-- SHORT EXERCISE --
In the entries below, find the line containing "before = set(bpy.data.objects)" and the line containing "bpy.data.objects.remove(obj)". Copy those two lines and everything between them exactly, and only that.

-- RECORDS FOR THIS EXERCISE --
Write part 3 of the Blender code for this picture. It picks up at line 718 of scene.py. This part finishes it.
* * *
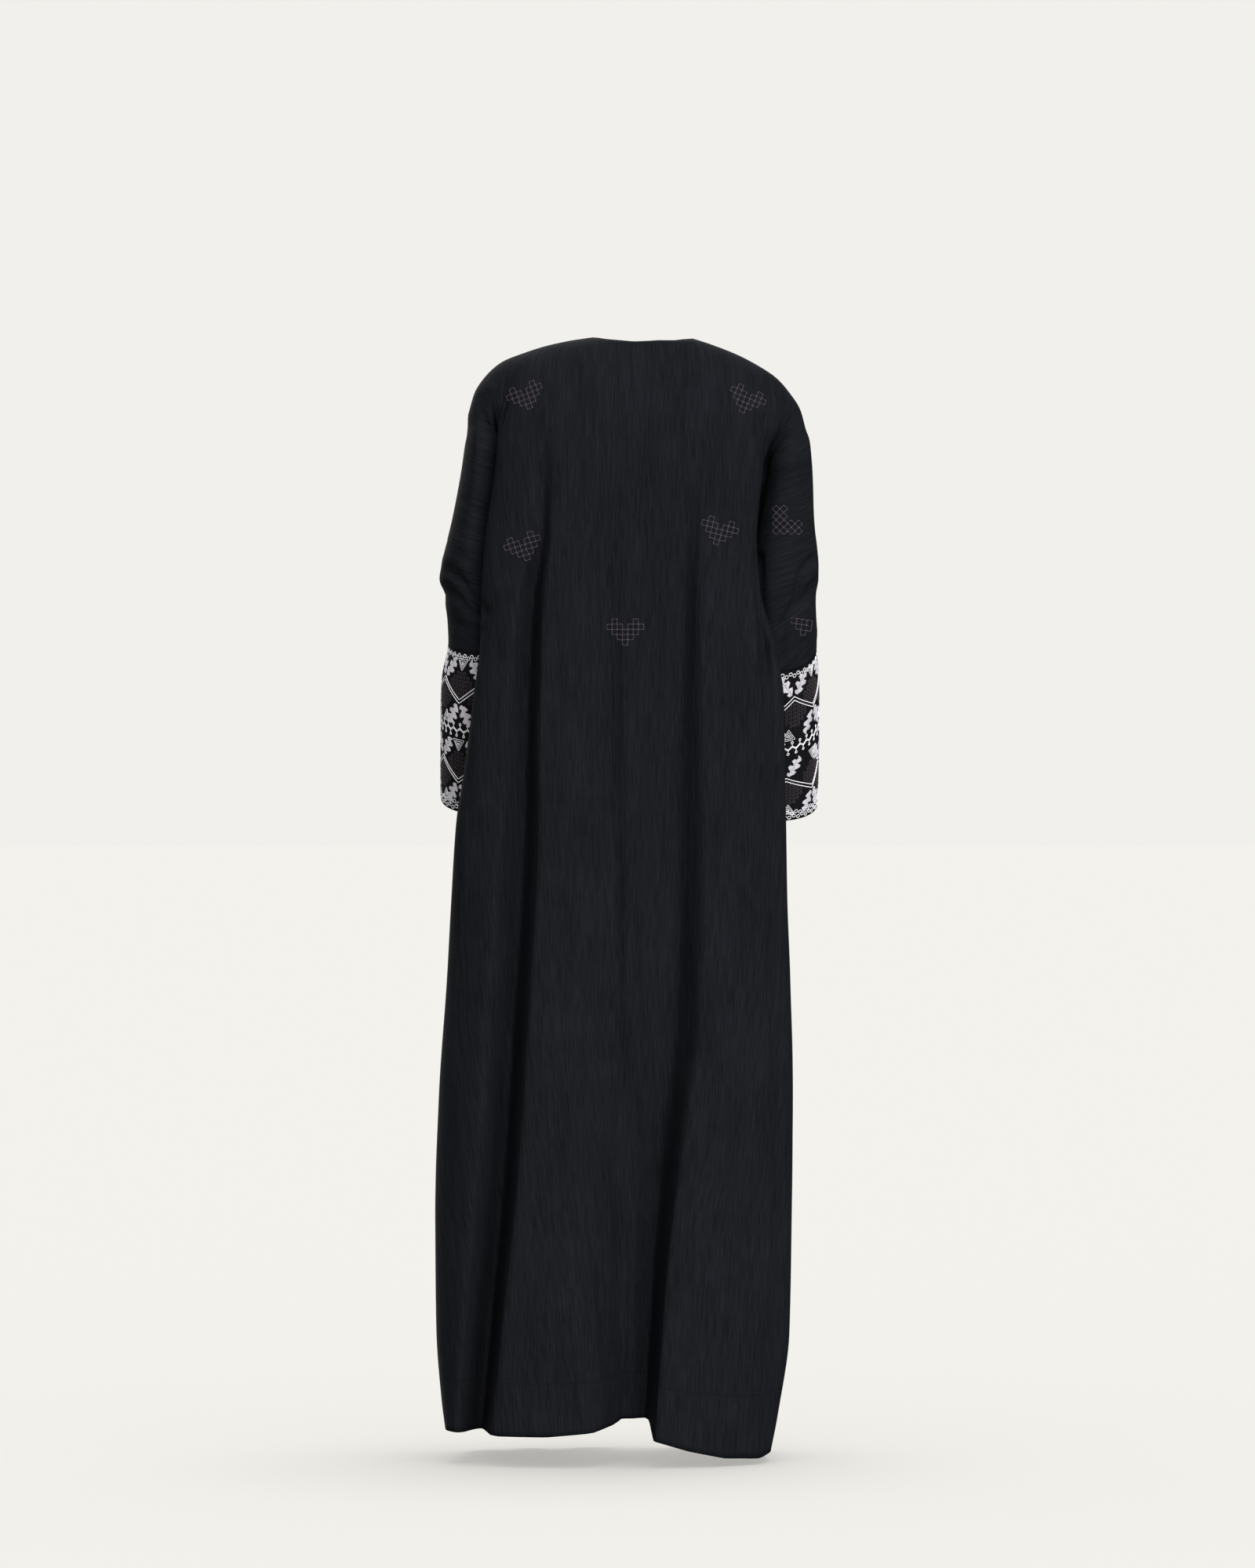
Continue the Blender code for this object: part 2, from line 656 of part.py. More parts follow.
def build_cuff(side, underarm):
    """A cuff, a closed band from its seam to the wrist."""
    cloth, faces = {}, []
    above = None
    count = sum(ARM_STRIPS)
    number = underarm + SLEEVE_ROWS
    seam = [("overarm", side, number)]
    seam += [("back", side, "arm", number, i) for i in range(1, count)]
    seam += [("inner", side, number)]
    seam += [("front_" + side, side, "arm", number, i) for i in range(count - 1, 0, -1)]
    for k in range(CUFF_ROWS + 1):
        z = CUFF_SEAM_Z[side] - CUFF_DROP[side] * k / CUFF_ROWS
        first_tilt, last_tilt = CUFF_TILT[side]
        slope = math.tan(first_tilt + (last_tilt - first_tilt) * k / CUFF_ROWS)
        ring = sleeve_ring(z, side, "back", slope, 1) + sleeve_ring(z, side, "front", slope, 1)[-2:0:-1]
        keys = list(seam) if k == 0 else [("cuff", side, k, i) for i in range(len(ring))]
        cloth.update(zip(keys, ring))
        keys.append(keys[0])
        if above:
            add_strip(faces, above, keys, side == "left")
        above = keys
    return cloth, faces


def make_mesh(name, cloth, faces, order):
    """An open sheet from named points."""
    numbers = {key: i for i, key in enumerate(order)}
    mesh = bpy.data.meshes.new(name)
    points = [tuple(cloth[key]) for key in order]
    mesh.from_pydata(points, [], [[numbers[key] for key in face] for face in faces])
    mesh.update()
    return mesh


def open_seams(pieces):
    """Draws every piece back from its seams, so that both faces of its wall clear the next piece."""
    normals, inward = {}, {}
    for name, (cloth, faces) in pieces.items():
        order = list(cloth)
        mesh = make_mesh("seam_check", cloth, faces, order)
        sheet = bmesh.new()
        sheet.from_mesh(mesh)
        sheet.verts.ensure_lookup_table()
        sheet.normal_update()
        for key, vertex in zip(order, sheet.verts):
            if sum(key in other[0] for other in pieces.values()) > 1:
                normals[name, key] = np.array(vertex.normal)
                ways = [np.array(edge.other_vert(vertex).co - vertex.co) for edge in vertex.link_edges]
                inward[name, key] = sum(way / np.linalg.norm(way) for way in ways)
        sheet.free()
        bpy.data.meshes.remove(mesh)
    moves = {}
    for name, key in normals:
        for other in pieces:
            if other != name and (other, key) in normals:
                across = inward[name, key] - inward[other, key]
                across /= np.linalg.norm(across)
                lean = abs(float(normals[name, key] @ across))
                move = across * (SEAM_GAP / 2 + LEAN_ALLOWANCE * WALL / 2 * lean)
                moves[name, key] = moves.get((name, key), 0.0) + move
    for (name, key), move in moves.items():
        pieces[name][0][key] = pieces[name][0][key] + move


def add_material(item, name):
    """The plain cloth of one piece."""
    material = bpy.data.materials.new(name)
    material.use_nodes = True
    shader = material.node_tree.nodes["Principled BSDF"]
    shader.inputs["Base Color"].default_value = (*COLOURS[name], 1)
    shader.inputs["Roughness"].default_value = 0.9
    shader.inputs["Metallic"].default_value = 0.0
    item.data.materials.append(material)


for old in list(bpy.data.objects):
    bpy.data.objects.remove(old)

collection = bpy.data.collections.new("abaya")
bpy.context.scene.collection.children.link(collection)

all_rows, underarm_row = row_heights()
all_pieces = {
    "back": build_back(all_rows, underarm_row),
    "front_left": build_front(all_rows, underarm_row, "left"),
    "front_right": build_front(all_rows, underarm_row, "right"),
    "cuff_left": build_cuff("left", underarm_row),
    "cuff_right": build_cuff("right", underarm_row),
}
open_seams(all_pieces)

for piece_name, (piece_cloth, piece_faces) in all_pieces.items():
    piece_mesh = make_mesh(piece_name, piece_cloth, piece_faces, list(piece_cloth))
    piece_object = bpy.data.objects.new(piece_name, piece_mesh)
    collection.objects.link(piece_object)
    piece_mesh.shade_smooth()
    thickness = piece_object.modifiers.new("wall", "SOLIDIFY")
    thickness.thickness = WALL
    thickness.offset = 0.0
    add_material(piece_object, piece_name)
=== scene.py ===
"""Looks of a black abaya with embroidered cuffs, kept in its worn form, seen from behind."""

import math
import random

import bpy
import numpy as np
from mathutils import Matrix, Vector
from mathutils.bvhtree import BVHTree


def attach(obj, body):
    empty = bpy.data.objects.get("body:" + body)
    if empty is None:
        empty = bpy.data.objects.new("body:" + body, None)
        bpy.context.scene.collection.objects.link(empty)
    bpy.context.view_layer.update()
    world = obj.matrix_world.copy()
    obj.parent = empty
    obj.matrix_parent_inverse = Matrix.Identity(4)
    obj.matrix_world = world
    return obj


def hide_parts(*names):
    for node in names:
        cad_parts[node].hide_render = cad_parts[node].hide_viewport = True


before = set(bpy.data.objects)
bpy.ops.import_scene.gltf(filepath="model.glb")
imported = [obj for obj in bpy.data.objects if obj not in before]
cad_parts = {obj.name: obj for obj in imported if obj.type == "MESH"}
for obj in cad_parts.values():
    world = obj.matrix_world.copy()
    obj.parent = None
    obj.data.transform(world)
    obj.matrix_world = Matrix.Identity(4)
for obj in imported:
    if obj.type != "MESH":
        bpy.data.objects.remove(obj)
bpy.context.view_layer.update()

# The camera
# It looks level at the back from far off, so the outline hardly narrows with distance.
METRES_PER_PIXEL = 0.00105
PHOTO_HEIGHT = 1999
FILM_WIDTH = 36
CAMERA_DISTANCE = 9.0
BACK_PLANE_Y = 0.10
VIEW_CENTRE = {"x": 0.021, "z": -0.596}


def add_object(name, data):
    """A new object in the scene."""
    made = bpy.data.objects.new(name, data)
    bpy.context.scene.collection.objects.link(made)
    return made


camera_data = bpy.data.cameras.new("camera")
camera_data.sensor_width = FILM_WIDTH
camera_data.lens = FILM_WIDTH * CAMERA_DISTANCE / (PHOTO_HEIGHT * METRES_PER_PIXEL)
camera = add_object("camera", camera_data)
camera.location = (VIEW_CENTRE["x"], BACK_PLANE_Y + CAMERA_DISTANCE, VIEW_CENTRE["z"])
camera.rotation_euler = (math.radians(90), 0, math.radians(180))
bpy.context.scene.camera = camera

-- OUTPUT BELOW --
before = set(bpy.data.objects)
bpy.ops.import_scene.gltf(filepath="model.glb")
imported = [obj for obj in bpy.data.objects if obj not in before]
cad_parts = {obj.name: obj for obj in imported if obj.type == "MESH"}
for obj in cad_parts.values():
    world = obj.matrix_world.copy()
    obj.parent = None
    obj.data.transform(world)
    obj.matrix_world = Matrix.Identity(4)
for obj in imported:
    if obj.type != "MESH":
        bpy.data.objects.remove(obj)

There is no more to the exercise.